--- Recorded information ---
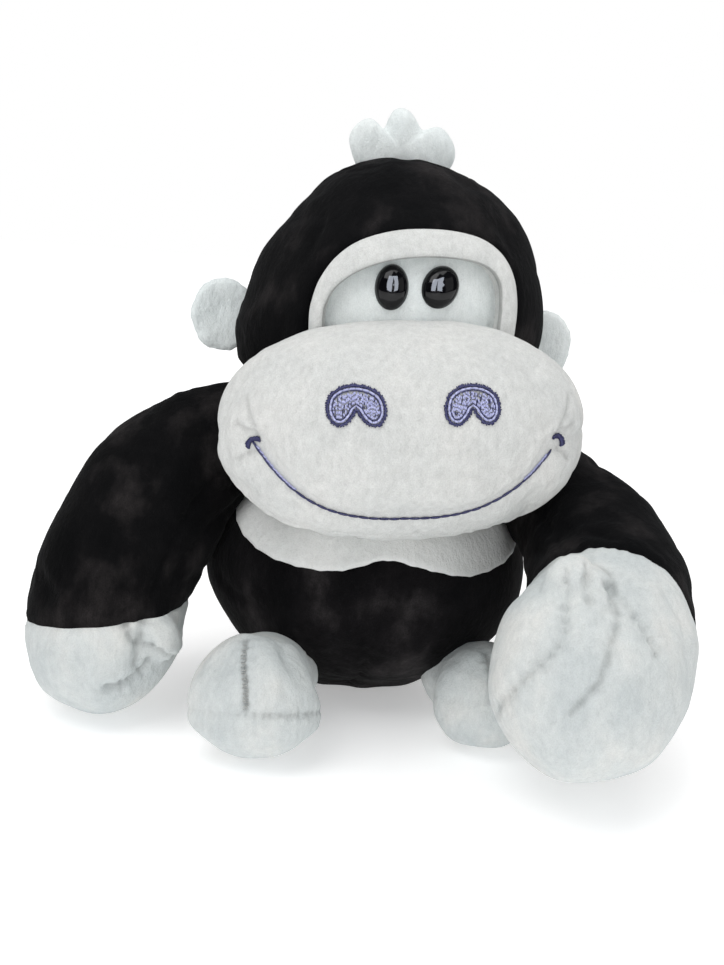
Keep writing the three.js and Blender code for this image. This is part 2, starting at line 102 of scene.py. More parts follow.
# The lower edge of the pale chest: degrees round the body from its front, and height.
CHEST_EDGE = (
    (-104, 108), (-96, 98), (-86, 91), (-72, 85.5), (-62, 81), (-53, 77.8), (-44, 75.6), (-33, 74.3),
    (-22, 74.6), (-13, 76.7), (-5, 79.6), (2, 80.6), (13, 78), (24, 75), (35, 73), (46, 74), (59, 77.2),
    (75, 81), (88, 87), (100, 100))
ARMS = {
    "right": {
        "points": ((-48, 10, 121), (-66, 8, 119), (-89.5, 2, 98.5), (-103.5, -4, 74.5), (-111.5, -9, 51),
                   (-114, -12, 33), (-112.5, -13, 2)),
        "flat": (0, 1, 0),
        "widths": (21, 27, 32.5, 34, 34, 33.5, 33.5),
        "depths": (21, 26, 31, 35, 38, 39.5, 39.5),
        "cuff": ((-113, -9, 46), (-0.13, 0.1, 1)),
        "thumb": {"centre": (-89, -36, 43), "radii": (7.5, 9, 12.5), "tilt": -38},
    },
    "left": {
        "points": ((48, 10, 118), (68, 3, 108.5), (84.5, -24, 93), (87.5, -56, 77), (75, -88, 60),
                   (44, -114, 35.5)),
        "flat": (0, 0, 1),
        "widths": (20, 25, 30.5, 34, 37.5, 35.5),
        "depths": (20, 25, 31, 36, 41.5, 42),
        "cuff": ((82, -72, 66), (0.42, 0.86, 0.3)),
        "thumb": {"centre": (59, -98, 92), "radii": (11, 9.5, 11), "tilt": 25},
    },
}
LEGS = {
    "right": {
        "points": ((-39, -28, 24), (-44, -40, 27), (-49.5, -52, 28), (-53, -81, 27)),
        "widths": (15.5, 22, 28.5, 28.5),
        "depths": (15.5, 22, 27.5, 26.5),
    },
    "left": {
        "points": ((39, -22, 24), (42, -29, 24.5), (45, -38, 24.5), (46, -64, 24)),
        "widths": (15.5, 21, 25.5, 25.5),
        "depths": (15.5, 21, 25, 24),
    },
}
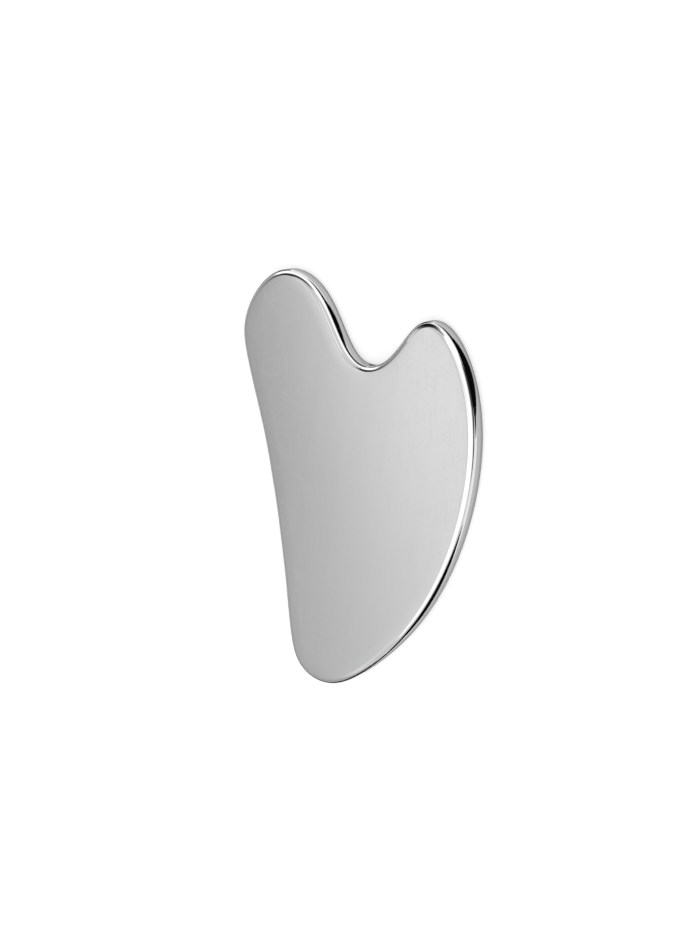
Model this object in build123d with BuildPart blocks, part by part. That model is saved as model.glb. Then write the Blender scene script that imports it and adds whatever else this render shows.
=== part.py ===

--- Written problem ---
Print every line of the records exactly. Omit nothing.

--- Reply ---
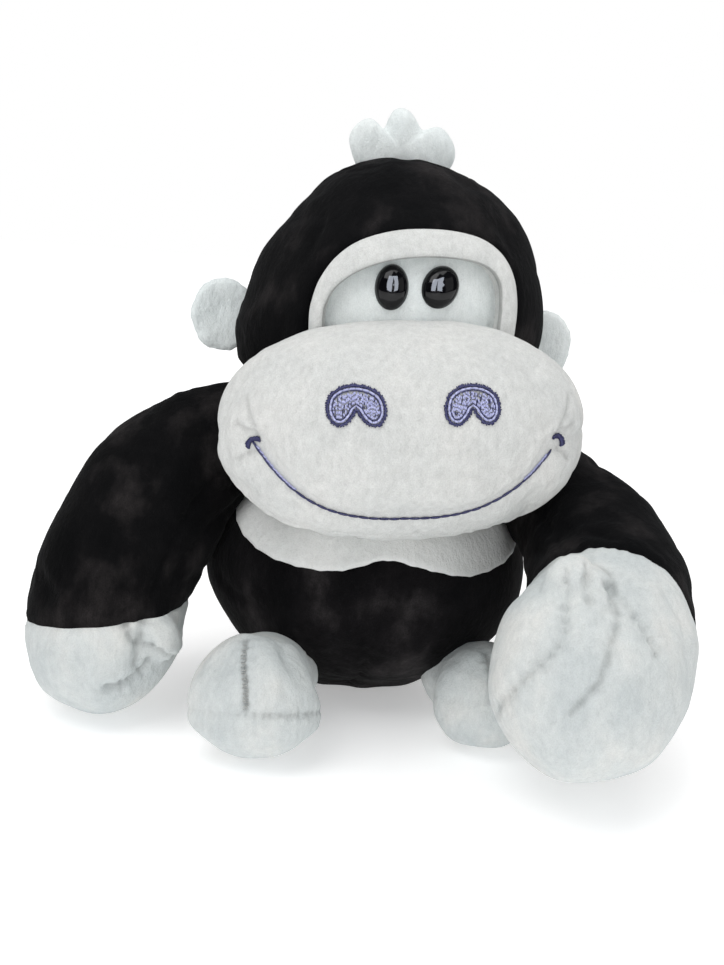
Keep writing the three.js and Blender code for this image. This is part 2, starting at line 102 of scene.py. More parts follow.
# The lower edge of the pale chest: degrees round the body from its front, and height.
CHEST_EDGE = (
    (-104, 108), (-96, 98), (-86, 91), (-72, 85.5), (-62, 81), (-53, 77.8), (-44, 75.6), (-33, 74.3),
    (-22, 74.6), (-13, 76.7), (-5, 79.6), (2, 80.6), (13, 78), (24, 75), (35, 73), (46, 74), (59, 77.2),
    (75, 81), (88, 87), (100, 100))
ARMS = {
    "right": {
        "points": ((-48, 10, 121), (-66, 8, 119), (-89.5, 2, 98.5), (-103.5, -4, 74.5), (-111.5, -9, 51),
                   (-114, -12, 33), (-112.5, -13, 2)),
        "flat": (0, 1, 0),
        "widths": (21, 27, 32.5, 34, 34, 33.5, 33.5),
        "depths": (21, 26, 31, 35, 38, 39.5, 39.5),
        "cuff": ((-113, -9, 46), (-0.13, 0.1, 1)),
        "thumb": {"centre": (-89, -36, 43), "radii": (7.5, 9, 12.5), "tilt": -38},
    },
    "left": {
        "points": ((48, 10, 118), (68, 3, 108.5), (84.5, -24, 93), (87.5, -56, 77), (75, -88, 60),
                   (44, -114, 35.5)),
        "flat": (0, 0, 1),
        "widths": (20, 25, 30.5, 34, 37.5, 35.5),
        "depths": (20, 25, 31, 36, 41.5, 42),
        "cuff": ((82, -72, 66), (0.42, 0.86, 0.3)),
        "thumb": {"centre": (59, -98, 92), "radii": (11, 9.5, 11), "tilt": 25},
    },
}
LEGS = {
    "right": {
        "points": ((-39, -28, 24), (-44, -40, 27), (-49.5, -52, 28), (-53, -81, 27)),
        "widths": (15.5, 22, 28.5, 28.5),
        "depths": (15.5, 22, 27.5, 26.5),
    },
    "left": {
        "points": ((39, -22, 24), (42, -29, 24.5), (45, -38, 24.5), (46, -64, 24)),
        "widths": (15.5, 21, 25.5, 25.5),
        "depths": (15.5, 21, 25, 24),
    },
}
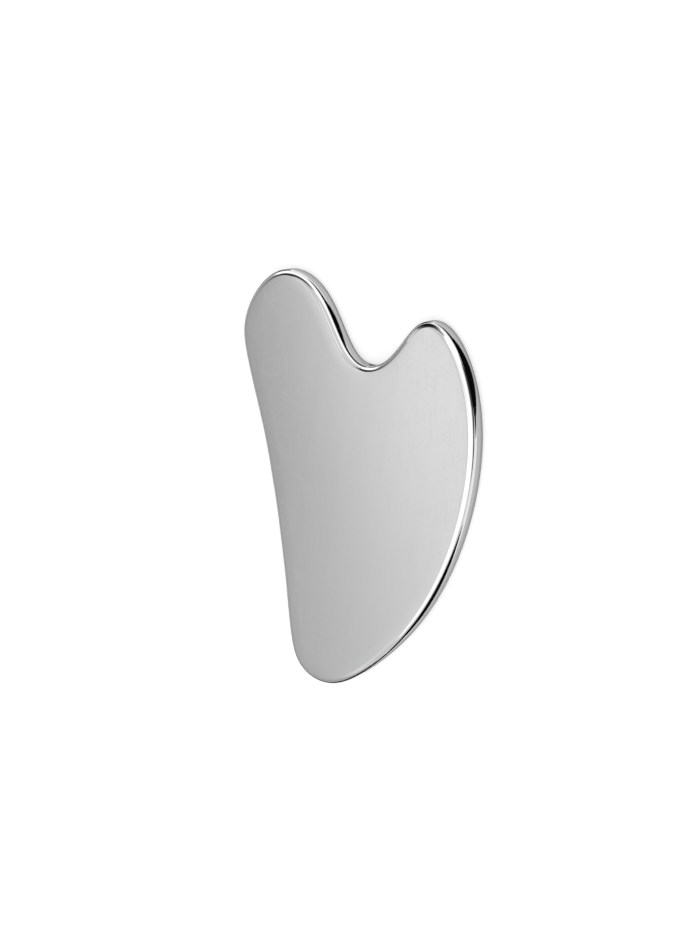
Model this object in build123d with BuildPart blocks, part by part. That model is saved as model.glb. Then write the Blender scene script that imports it and adds whatever else this render shows.
=== part.py ===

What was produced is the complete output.